• _Exercise prompt_
Repeat exactly each line of the data provided below.

++++ Information supplied ++++

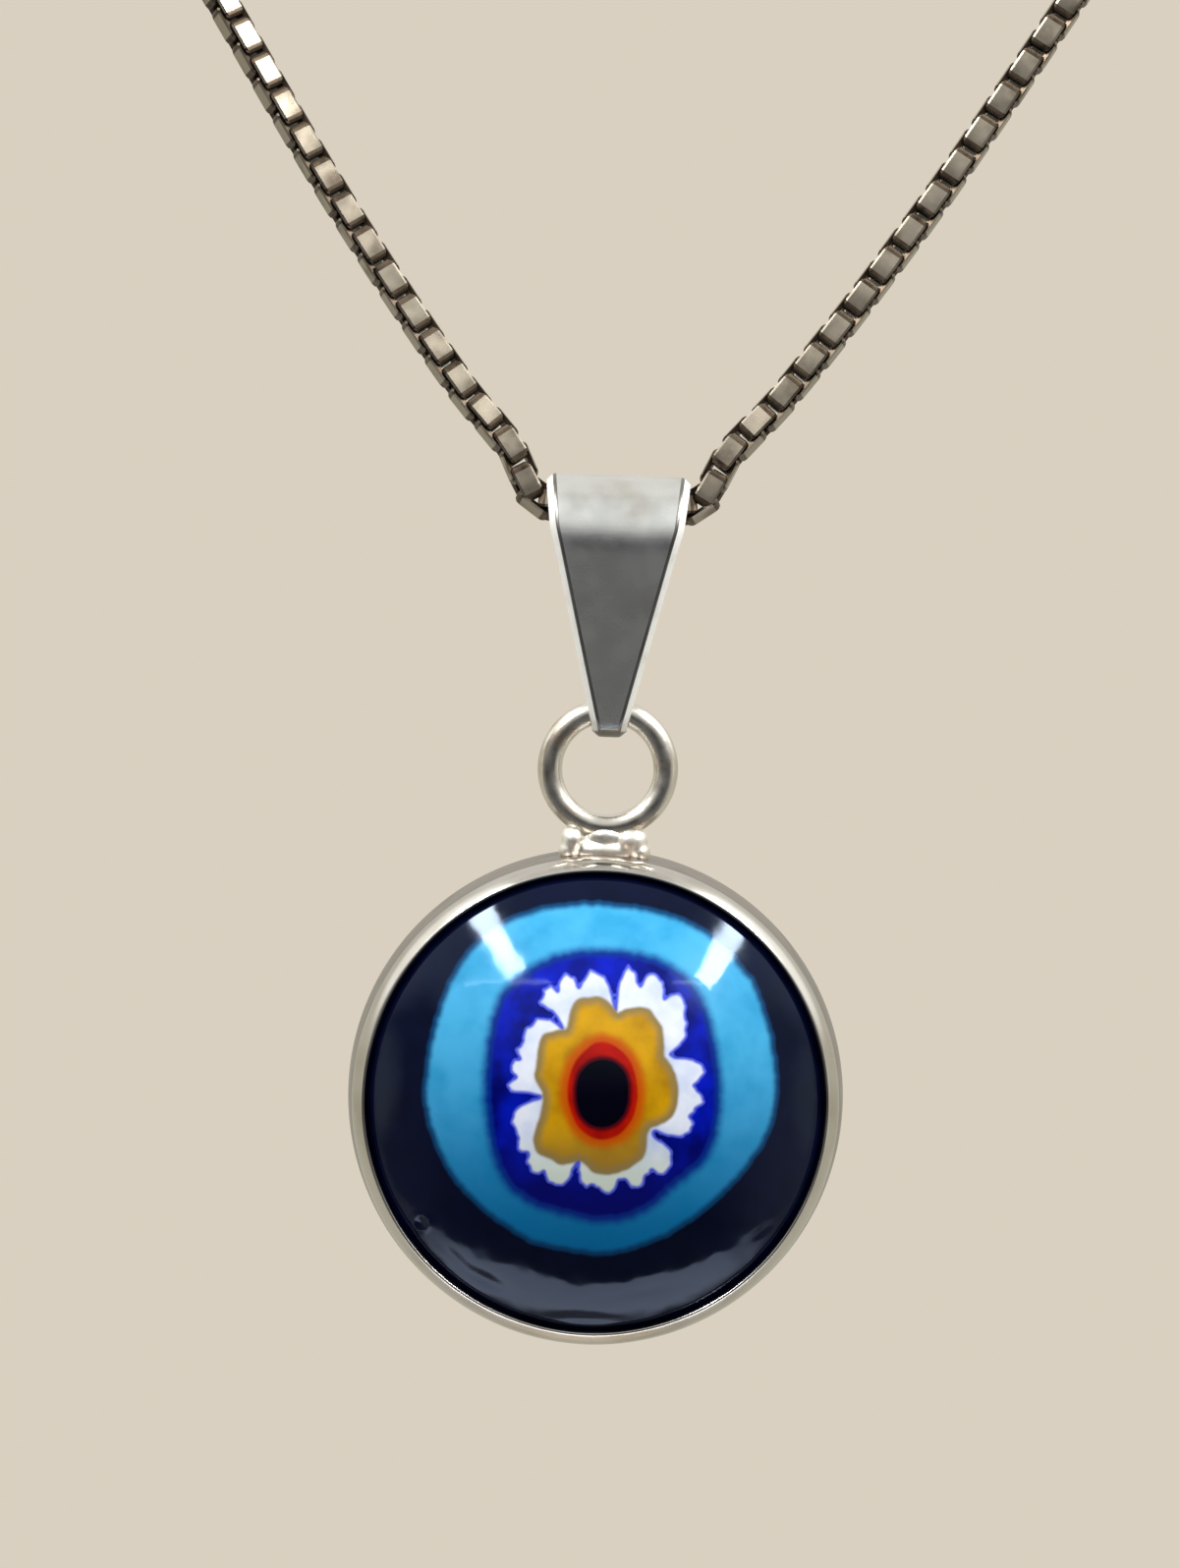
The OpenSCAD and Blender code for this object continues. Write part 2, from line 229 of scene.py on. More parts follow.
lamp("left window", (-0.54, -0.37, 0.76), (-0.12, 0.51, 0.16), (60, 280), 2.7)
lamp("right window", (0.615, -0.286, 0.734), (0.06, 0.55, 0.17), (60, 300), 2.7)
lamp("left shelf", (-0.517, -0.605, 0.605), (0.44, -0.29, 0.09), (8, 270), 0.06)
lamp("right shelf", (0.485, -0.6, 0.63), (0.15, 0.1, -0.02), (8, 90), 0.02)
fill = lamp("fill", (0.2, -0.9, 0.4), (0, 0, 1), (300, 300), 0.2)
fill.visible_glossy = False

# %% [markdown]
# ## Building meshes by hand
#
# Much of a necklace is a section that runs along a path: the wire of a ring, the folded sheet of the bail,
# the strip of a link. One small helper skins rings of points and keeps each piece a closed mesh.

# %% Helpers for skins and pieces
def skin(bm, rings, loop=False, inks=None, dark_rows=()):
    """Closed skin through rings of points in mm. With loop, the last ring joins the first.

    Inks gives the material of each strip across the section. The dark rows take the second material instead.
    """
    rows = [[bm.verts.new(Vector(p) * MM) for p in ring] for ring in rings]
    count = len(rows[0])
    for i in range(len(rows) if loop else len(rows) - 1):
        a, b = rows[i], rows[(i + 1) % len(rows)]
        for k in range(count):
            face = bm.faces.new((a[k], a[(k + 1) % count], b[(k + 1) % count], b[k]))
            face.material_index = 1 if i in dark_rows else inks[k] if inks else 0
    if not loop:
        bm.faces.new(list(reversed(rows[0])))
        bm.faces.new(rows[-1])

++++

• _Result of the exercise_
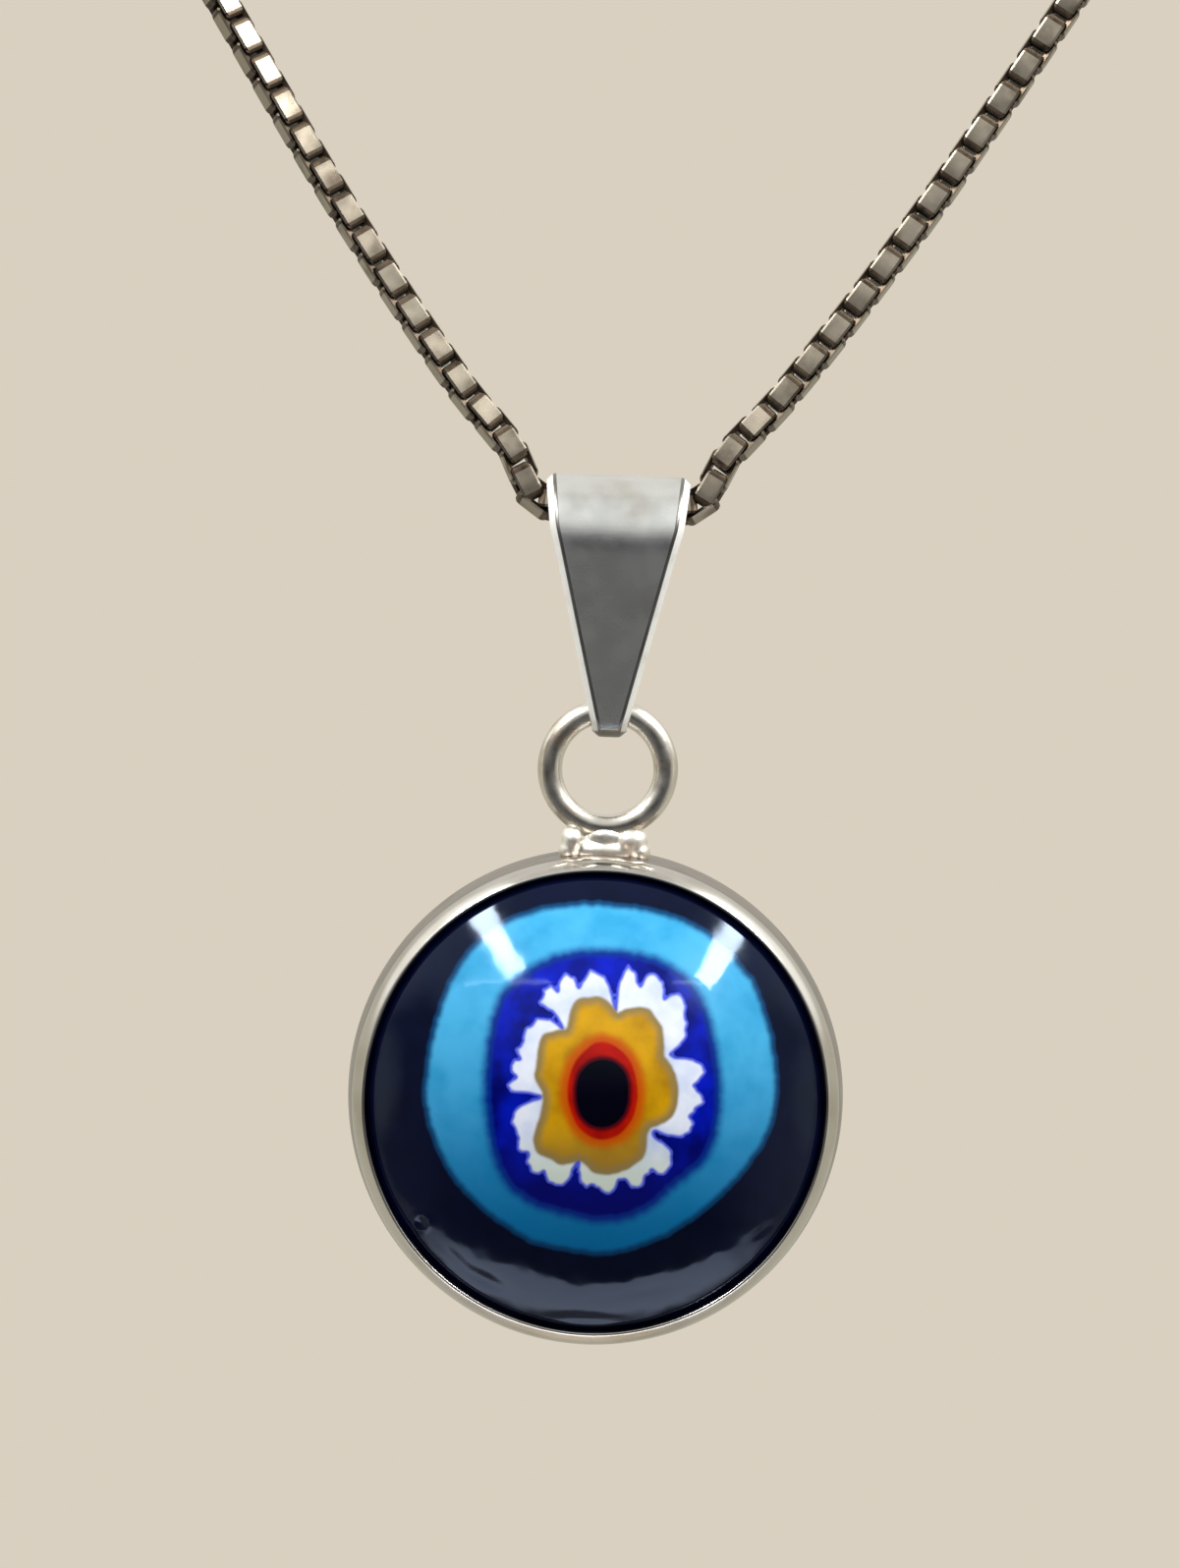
The OpenSCAD and Blender code for this object continues. Write part 2, from line 229 of scene.py on. More parts follow.
lamp("left window", (-0.54, -0.37, 0.76), (-0.12, 0.51, 0.16), (60, 280), 2.7)
lamp("right window", (0.615, -0.286, 0.734), (0.06, 0.55, 0.17), (60, 300), 2.7)
lamp("left shelf", (-0.517, -0.605, 0.605), (0.44, -0.29, 0.09), (8, 270), 0.06)
lamp("right shelf", (0.485, -0.6, 0.63), (0.15, 0.1, -0.02), (8, 90), 0.02)
fill = lamp("fill", (0.2, -0.9, 0.4), (0, 0, 1), (300, 300), 0.2)
fill.visible_glossy = False

# %% [markdown]
# ## Building meshes by hand
#
# Much of a necklace is a section that runs along a path: the wire of a ring, the folded sheet of the bail,
# the strip of a link. One small helper skins rings of points and keeps each piece a closed mesh.

# %% Helpers for skins and pieces
def skin(bm, rings, loop=False, inks=None, dark_rows=()):
    """Closed skin through rings of points in mm. With loop, the last ring joins the first.

    Inks gives the material of each strip across the section. The dark rows take the second material instead.
    """
    rows = [[bm.verts.new(Vector(p) * MM) for p in ring] for ring in rings]
    count = len(rows[0])
    for i in range(len(rows) if loop else len(rows) - 1):
        a, b = rows[i], rows[(i + 1) % len(rows)]
        for k in range(count):
            face = bm.faces.new((a[k], a[(k + 1) % count], b[(k + 1) % count], b[k]))
            face.material_index = 1 if i in dark_rows else inks[k] if inks else 0
    if not loop:
        bm.faces.new(list(reversed(rows[0])))
        bm.faces.new(rows[-1])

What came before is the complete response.